The creative process involves sawing out shapes and wire, a lot of sanding & filing, soldering, shaping and polishing - I don’t use any templates or blanks which means every single piece is completely unique and organic in its final shape.
I am hoping to recycle my own scraps and customer’s old jewellery in the near future. I have found that putting sustainability at the forefront of my business has definitely impacted my personal choices too and I strive to learn and share pathways to drawing down carbon, supporting local, organic, sustainable & regenerative businesses, divesting from companies in bed with fossil fuels and investing in those that are doing something positive for the planet, etc.
You live in one of the most envious places in the world (well to us at least!). Have you always lived near the Alps? And why did you decide that its’ the best place?
I have lived in a number of places from mountains to beach to countryside, each so incredible in its own way! Meeting my man is definitely what got me to move here on a permanent basis but I have had ties to this area through family and coming here since I was a little munchkin so it actually felt like coming home when I eventually moved here.
Similar to us, you live and practice the ethical and sustainable aspects of living. What makes you interested in these two topics in the first place? Did you notice a difference when you adopted more and more slow living style?
Sustainability has not always been at the forefront of my concerns, it was only really in the last few years that I have started gaining knowledge & understanding of where we are headed as a species.
The road to sustainable living so far has been both enlightening and frustrating - some practices I have completely adopted and others not so much. There is so much that we can do as individuals in terms of reducing our impact on this beautiful planet but it is also difficult to feel like we do when we watch what governments and corporations around the world are doing to reap quick & easy profits to the detriment of the environment. I definitely became more conscious of where products were made, food was grown & shipped from, the impact of packaging and the ease of changing a few simple habits when I started adopting a slower lifestyle.
I realised how much I was flying and my carbon footprint through food miles and made a conscious decision to think twice about every and anything I was spending money on - where was it made, who made it or grew it, is it ethically produced, is there a less impactful alternative, etc.
I definitely think life is more meaningful and beautiful when we start growing our own food, supporting small & local businesses, spending more time in nature and our own backyard - then again, I am always aware that I am very fortunate to be living in a country and area where this choice is possible for me.
Coming from a multi-cultural family background, what does tradition and culture mean to you?
My background is French so tradition and culture are relatively important and surrounding food. I believe that through traditions and strong cultural influences, we can nourish our minds, creativity, and share knowledge & understanding of the world around us. There is so much to be learnt from our elders and community, even with the science and technological advances of our century.

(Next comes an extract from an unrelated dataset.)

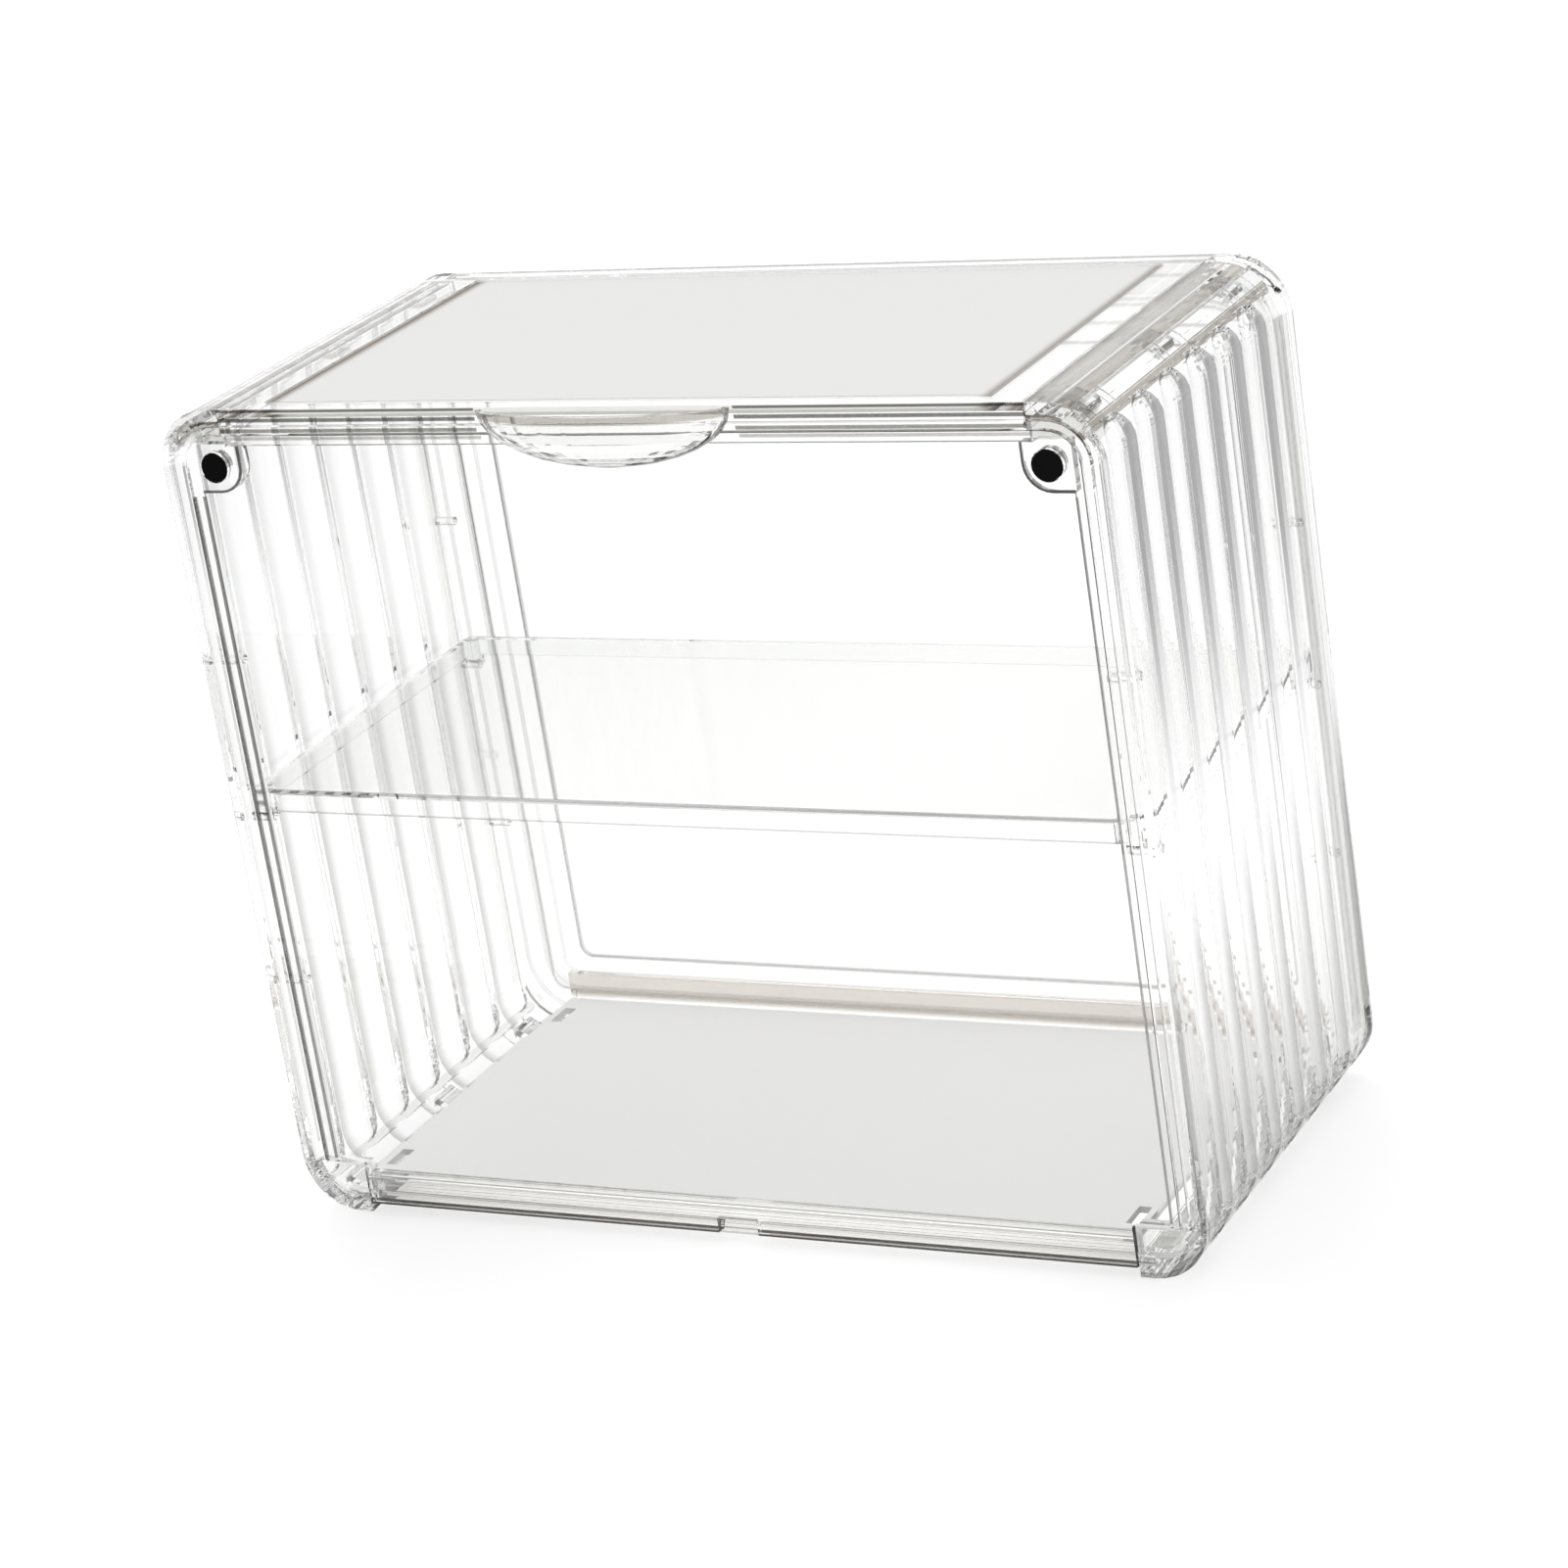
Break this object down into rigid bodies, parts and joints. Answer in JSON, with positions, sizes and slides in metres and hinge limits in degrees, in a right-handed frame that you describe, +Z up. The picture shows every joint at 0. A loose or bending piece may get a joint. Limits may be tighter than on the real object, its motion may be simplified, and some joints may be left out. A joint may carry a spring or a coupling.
{
  "type": "display case",
  "caption": "Clear plastic display case with fluted rounded sides, a lift-out shelf and a magnetic front door that hinges down from its bottom edge.",
  "frame": {"origin": "on the surface that the case stands on, in the middle of the box that holds the whole case with its pull", "axes": "+X to the right seen from the front, +Y from the front to the back, +Z up"},
  "size_m": [0.34, 0.1706, 0.293],
  "materials": {
    "clear_plastic": "clear, polished",
    "frosted_plastic": "clear rims round a lightly frosted field",
    "black_magnet": "satin black coating"
  },
  "bodies": {
    "case": {"side_panel_left": "clear_plastic", "side_panel_right": "clear_plastic", "top_panel": "frosted_plastic", "bottom_panel": "frosted_plastic", "back_panel": "clear_plastic", "case_magnet_left": "black_magnet", "case_magnet_right": "black_magnet"},
    "door": {"front_door": "clear_plastic", "door_magnet_left": "black_magnet", "door_magnet_right": "black_magnet"},
    "shelf": {"shelf": "clear_plastic"}
  },
  "joints": [
    {"name": "door_hinge", "type": "hinge", "parent": "case", "child": "door", "pos_m": [0, -0.0712, 0.005], "axis": [1, 0, 0], "range_deg": [0, 88]},
    {"name": "shelf_lift", "type": "slide", "parent": "case", "child": "shelf", "axis": [0, 0, 1], "range_m": [0, 0.042]}
  ]
}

As a new mama, how do you find the balance between being present in the creative space and the family? Do you have any tips you could share to other creative mamas?
I am very lucky to have a partner and baby daddy who doesn’t work huge weeks and consciously spends time with our daughter.
Yüna has been pretty easy going so far and I’ve been able to get a fair bit of work done with her at home too! Also extremely blessed to have an incredible community, friends and family around who are always so eager to help out.
I originally thought I would take a lot of time off after she was born but found that I was itching to create new pieces after about 4 months of her being earthside.
I recommend going with the flow and what feels right for you, everyone is different and you might even find that, like me, your expectations of yourself in motherhood did not coincide with reality. Also use your community, whether it be friends, family or both. Everyone is generally so happy to babysit a little chubby bubby so let them!
Early mornings or late nights?
Early mornings all the way.. it's currently 7.14pm where I am and my eyes are already droopy.
Lastly, what's your rhythm of life? and do you have a daily mantra or ritual?
It’s a bit different at the moment, between lockdowns and freedom, my partner being home or not - I generally wake up early and try to do some form of exercise whether it be yoga or a trail run, then coffee (always coffee) and some quality time with my baby girl before starting my day. At the moment I only work 3 days a week, generally it’s 4, and try to finish early for a river dip in the summer or an evening stroll in the winter!
Breathwork and a gratitude practice! Just taking a few minutes to connect with my breath and be present can set a mindful pace for the day; a gratitude practice can establish little connections and reminders to be grateful for all that we do have rather than what we want or need.